Following the manufacturer’s instructions is non-negotiable. These instructions detail the proper installation methods, including the required thickness of the material, the amount of overlap, and any specific preparation steps. Maintaining detailed records of the installation, a practice I emphasize in all my consultations, is valuable. These records should include the product name, the date of installation, the installer’s details, and any certificates or approvals. This documentation helps to ensure that the fire-stopping systems are correctly installed. It also provides a valuable reference for future inspections or maintenance. I have seen firsthand how these details can save time and prevent problems. Remember, this is about safety — keeping records is part of the job.

The Future of Fire Resistance in Mass Timber Buildings

Advancements in materials science and testing methods will continue to shape the fire safety landscape. Within five years, we can anticipate more sophisticated, user-friendly fire-stopping solutions. These solutions will likely provide even greater protection.
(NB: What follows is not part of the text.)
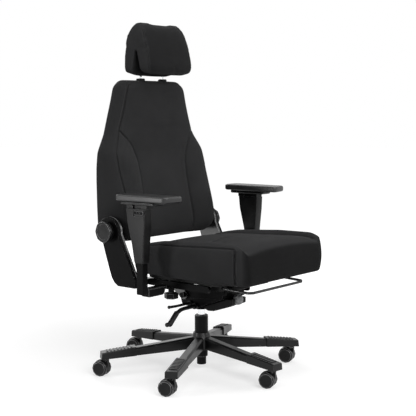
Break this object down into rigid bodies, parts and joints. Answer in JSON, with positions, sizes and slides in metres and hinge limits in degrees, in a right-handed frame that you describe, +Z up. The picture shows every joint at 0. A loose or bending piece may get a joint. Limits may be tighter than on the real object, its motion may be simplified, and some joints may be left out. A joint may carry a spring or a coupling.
{
  "type": "office chair",
  "caption": "High-back reclining office chair on a six-arm caster base with sliding seat, headrest, hand-wheel back hinge, levers and adjustable armrests.",
  "frame": {"origin": "on the floor under the gas column, which is within a few millimetres of the middle of the footprint", "axes": "+Z up, the sitter faces -Y, +X is the sitter's left"},
  "size_m": [0.7156, 0.802, 1.2872],
  "materials": {
    "nylon_black": "satin black moulded nylon",
    "steel_black": "black powder coat",
    "chrome": "polished chrome",
    "wheel_black": "black soft tread",
    "fabric_black": "black woven upholstery over foam",
    "pad_skin": "black integral-skin polyurethane",
    "grey_plastic": "light grey moulded plastic"
  },
  "bodies": {
    "base": {"base_star": "nylon_black", "step_cap_1": "nylon_black", "step_cap_2": "nylon_black", "step_cap_3": "nylon_black", "step_cap_4": "nylon_black", "step_cap_5": "nylon_black", "step_cap_6": "nylon_black", "column_outer": "nylon_black"},
    "spindle": {"piston_rod": "chrome"},
    "lift": {"gas_cylinder": "chrome", "mechanism_housing": "steel_black", "mechanism_cover": "nylon_black", "cross_shaft": "steel_black"},
    "carrier": {"carrier_frame": "steel_black", "side_cover_right": "nylon_black", "side_cover_left": "nylon_black"},
    "seat_tilt": {"seat_frame": "steel_black"},
    "seat": {"seat_pan": "nylon_black", "seat_cushion": "fabric_black"},
    "depth_bar": {"depth_bar": "steel_black"},
    "backrest": {"back_pivot_right": "steel_black", "back_pivot_left": "steel_black", "back_shell": "nylon_black", "back_cushion": "fabric_black", "post_sleeve_right": "nylon_black", "post_sleeve_left": "nylon_black"},
    "head_posts": {"headrest_rod": "chrome"},
    "headrest": {"headrest_cushion": "fabric_black"},
    "tension_knob": {"tension_knob": "grey_plastic"},
    "height_lever": {"height_lever": "nylon_black"},
    "tilt_lever": {"tilt_lever": "nylon_black"},
    "hand_wheel_right": {"hand_wheel_right": "nylon_black"},
    "hand_wheel_left": {"hand_wheel_left": "nylon_black"},
    "arm_mount_right": {"arm_bracket_right": "steel_black", "arm_post_right": "steel_black"},
    "arm_sleeve_right": {"arm_sleeve_right": "nylon_black"},
    "arm_button_right": {"arm_button_right": "nylon_black"},
    "arm_carrier_right": {"arm_carrier_right": "nylon_black"},
    "arm_pad_right": {"arm_pad_right": "pad_skin"},
    "arm_clamp_right": {"arm_clamp_right": "nylon_black"},
    "arm_mount_left": {"arm_bracket_left": "steel_black", "arm_post_left": "steel_black"},
    "arm_sleeve_left": {"arm_sleeve_left": "nylon_black"},
    "arm_button_left": {"arm_button_left": "nylon_black"},
    "arm_carrier_left": {"arm_carrier_left": "nylon_black"},
    "arm_pad_left": {"arm_pad_left": "pad_skin"},
    "arm_clamp_left": {"arm_clamp_left": "nylon_black"},
    "caster_1_housing": {"caster_1_housing": "nylon_black"},
    "caster_1_wheels": {"caster_1_wheels": "wheel_black"},
    "caster_2_housing": {"caster_2_housing": "nylon_black"},
    "caster_2_wheels": {"caster_2_wheels": "wheel_black"},
    "caster_3_housing": {"caster_3_housing": "nylon_black"},
    "caster_3_wheels": {"caster_3_wheels": "wheel_black"},
    "caster_4_housing": {"caster_4_housing": "nylon_black"},
    "caster_4_wheels": {"caster_4_wheels": "wheel_black"},
    "caster_5_housing": {"caster_5_housing": "nylon_black"},
    "caster_5_wheels": {"caster_5_wheels": "wheel_black"},
    "caster_6_housing": {"caster_6_housing": "nylon_black"},
    "caster_6_wheels": {"caster_6_wheels": "wheel_black"}
  },
  "joints": [
    {"name": "seat_swivel", "type": "hinge", "parent": "base", "child": "spindle", "pos_m": [0, 0, 0.024], "axis": [0, 0, 1], "continuous": true},
    {"name": "height", "type": "slide", "parent": "spindle", "child": "lift", "axis": [0, 0, 1], "range_m": [0, 0.1]},
    {"name": "recline", "type": "hinge", "parent": "lift", "child": "carrier", "pos_m": [0, 0.025, 0.29], "axis": [-1, 0, 0], "range_deg": [0, 20]},
    {"name": "seat_tilt", "type": "hinge", "parent": "lift", "child": "seat_tilt", "pos_m": [0, -0.16, 0.322], "axis": [-1, 0, 0], "range_deg": [0, 6]},
    {"name": "seat_depth", "type": "slide", "parent": "seat_tilt", "child": "seat", "axis": [0, -1, 0], "range_m": [0, 0.05]},
    {"name": "back_tilt", "type": "hinge", "parent": "carrier", "child": "backrest", "pos_m": [0, 0.2, 0.531], "axis": [-1, 0, 0], "range_deg": [-4, 8]},
    {"name": "headrest_height", "type": "slide", "parent": "backrest", "child": "head_posts", "axis": [0, 0, 1], "range_m": [0, 0.06]},
    {"name": "headrest_tilt", "type": "hinge", "parent": "head_posts", "child": "headrest", "pos_m": [0, 0.244, 1.114], "axis": [-1, 0, 0], "range_deg": [-9, 9]},
    {"name": "depth_bar_lift", "type": "hinge", "parent": "seat", "child": "depth_bar", "pos_m": [0, -0.219, 0.356], "axis": [-1, 0, 0], "range_deg": [0, 3], "stiffness_Nm_per_rad": 4},
    {"name": "hand_wheel_right_turn", "type": "hinge", "parent": "carrier", "child": "hand_wheel_right", "pos_m": [-0.296, 0.2, 0.531], "axis": [-1, 0, 0], "range_deg": [0, 180]},
    {"name": "hand_wheel_left_turn", "type": "hinge", "parent": "carrier", "child": "hand_wheel_left", "pos_m": [0.296, 0.2, 0.531], "axis": [1, 0, 0], "range_deg": [0, 180]},
    {"name": "arm_width_right", "type": "slide", "parent": "seat_tilt", "child": "arm_mount_right", "axis": [-1, 0, 0], "range_m": [0, 0.03]},
    {"name": "arm_height_right", "type": "slide", "parent": "arm_mount_right", "child": "arm_sleeve_right", "axis": [0, 0, 1], "range_m": [0, 0.08]},
    {"name": "arm_swivel_right", "type": "hinge", "parent": "arm_sleeve_right", "child": "arm_carrier_right", "pos_m": [-0.315, 0, 0.64], "axis": [0, 0, 1], "range_deg": [-20, 20]},
    {"name": "arm_pad_slide_right", "type": "slide", "parent": "arm_carrier_right", "child": "arm_pad_right", "axis": [0, -1, 0], "range_m": [-0.025, 0.025]},
    {"name": "arm_button_press_right", "type": "slide", "parent": "arm_sleeve_right", "child": "arm_button_right", "axis": [1, 0, 0], "range_m": [0, 0.003], "stiffness_N_per_m": 400},
    {"name": "arm_clamp_turn_right", "type": "hinge", "parent": "seat_tilt", "child": "arm_clamp_right", "pos_m": [-0.166, 0, 0.305], "axis": [0, 0, 1], "range_deg": [0, 180]},
    {"name": "arm_width_left", "type": "slide", "parent": "seat_tilt", "child": "arm_mount_left", "axis": [1, 0, 0], "range_m": [0, 0.03]},
    {"name": "arm_height_left", "type": "slide", "parent": "arm_mount_left", "child": "arm_sleeve_left", "axis": [0, 0, 1], "range_m": [0, 0.08]},
    {"name": "arm_swivel_left", "type": "hinge", "parent": "arm_sleeve_left", "child": "arm_carrier_left", "pos_m": [0.315, 0, 0.64], "axis": [0, 0, 1], "range_deg": [-20, 20]},
    {"name": "arm_pad_slide_left", "type": "slide", "parent": "arm_carrier_left", "child": "arm_pad_left", "axis": [0, -1, 0], "range_m": [-0.025, 0.025]},
    {"name": "arm_button_press_left", "type": "slide", "parent": "arm_sleeve_left", "child": "arm_button_left", "axis": [-1, 0, 0], "range_m": [0, 0.003], "stiffness_N_per_m": 400},
    {"name": "arm_clamp_turn_left", "type": "hinge", "parent": "seat_tilt", "child": "arm_clamp_left", "pos_m": [0.166, 0, 0.305], "axis": [0, 0, 1], "range_deg": [0, 180]},
    {"name": "height_lever_pull", "type": "hinge", "parent": "lift", "child": "height_lever", "pos_m": [-0.0643, -0.028, 0.254], "axis": [-1, 0, 0], "range_deg": [0, 12], "stiffness_Nm_per_rad": 1.5},
    {"name": "tilt_lever_turn", "type": "hinge", "parent": "lift", "child": "tilt_lever", "pos_m": [-0.0643, -0.004, 0.262], "axis": [1, 0, 0], "range_deg": [-15, 15], "stiffness_Nm_per_rad": 0.5},
    {"name": "tension_turn", "type": "hinge", "parent": "lift", "child": "tension_knob", "pos_m": [0, -0.162, 0.284], "axis": [0, -0.9848, 0.1736], "continuous": true},
    {"name": "caster_1_swivel", "type": "hinge", "parent": "base", "child": "caster_1_housing", "pos_m": [0.32525, 0.1496, 0.066], "axis": [0, 0, 1], "continuous": true},
    {"name": "caster_2_swivel", "type": "hinge", "parent": "base", "child": "caster_2_housing", "pos_m": [0.03307, 0.35647, 0.066], "axis": [0, 0, 1], "continuous": true},
    {"name": "caster_3_swivel", "type": "hinge", "parent": "base", "child": "caster_3_housing", "pos_m": [-0.29218, 0.20687, 0.066], "axis": [0, 0, 1], "continuous": true},
    {"name": "caster_4_swivel", "type": "hinge", "parent": "base", "child": "caster_4_housing", "pos_m": [-0.32525, -0.1496, 0.066], "axis": [0, 0, 1], "continuous": true},
    {"name": "caster_5_swivel", "type": "hinge", "parent": "base", "child": "caster_5_housing", "pos_m": [-0.03307, -0.35647, 0.066], "axis": [0, 0, 1], "continuous": true},
    {"name": "caster_6_swivel", "type": "hinge", "parent": "base", "child": "caster_6_housing", "pos_m": [0.29218, -0.20687, 0.066], "axis": [0, 0, 1], "continuous": true},
    {"name": "caster_1_roll", "type": "hinge", "parent": "caster_1_housing", "child": "caster_1_wheels", "pos_m": [0.31923, 0.16867, 0.029], "axis": [0.9537, 0.3007, 0], "continuous": true},
    {"name": "caster_2_roll", "type": "hinge", "parent": "caster_2_housing", "child": "caster_2_wheels", "pos_m": [0.02705, 0.37554, 0.029], "axis": [0.9537, 0.3007, 0], "continuous": true},
    {"name": "caster_3_roll", "type": "hinge", "parent": "caster_3_housing", "child": "caster_3_wheels", "pos_m": [-0.29819, 0.22595, 0.029], "axis": [0.9537, 0.3007, 0], "continuous": true},
    {"name": "caster_4_roll", "type": "hinge", "parent": "caster_4_housing", "child": "caster_4_wheels", "pos_m": [-0.33126, -0.13052, 0.029], "axis": [0.9537, 0.3007, 0], "continuous": true},
    {"name": "caster_5_roll", "type": "hinge", "parent": "caster_5_housing", "child": "caster_5_wheels", "pos_m": [-0.03908, -0.3374, 0.029], "axis": [0.9537, 0.3007, 0], "continuous": true},
    {"name": "caster_6_roll", "type": "hinge", "parent": "caster_6_housing", "child": "caster_6_wheels", "pos_m": [0.28616, -0.1878, 0.029], "axis": [0.9537, 0.3007, 0], "continuous": true}
  ],
  "couplings": [
    {"joint": "seat_tilt", "follows": "recline", "ratio": 0.3}
  ]
}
Such innovations will be crucial to supporting the growing adoption of mass timber construction. Soon, we are likely to see more extensive use of digital modeling and simulation tools to optimize fire-resistant designs and predict the performance of assemblies under different fire scenarios. These tools will enable designers to make more informed decisions and to ensure that buildings are as safe as possible. These ongoing developments underscore the importance of continuous learning and adaptation within the construction industry to protect lives and property.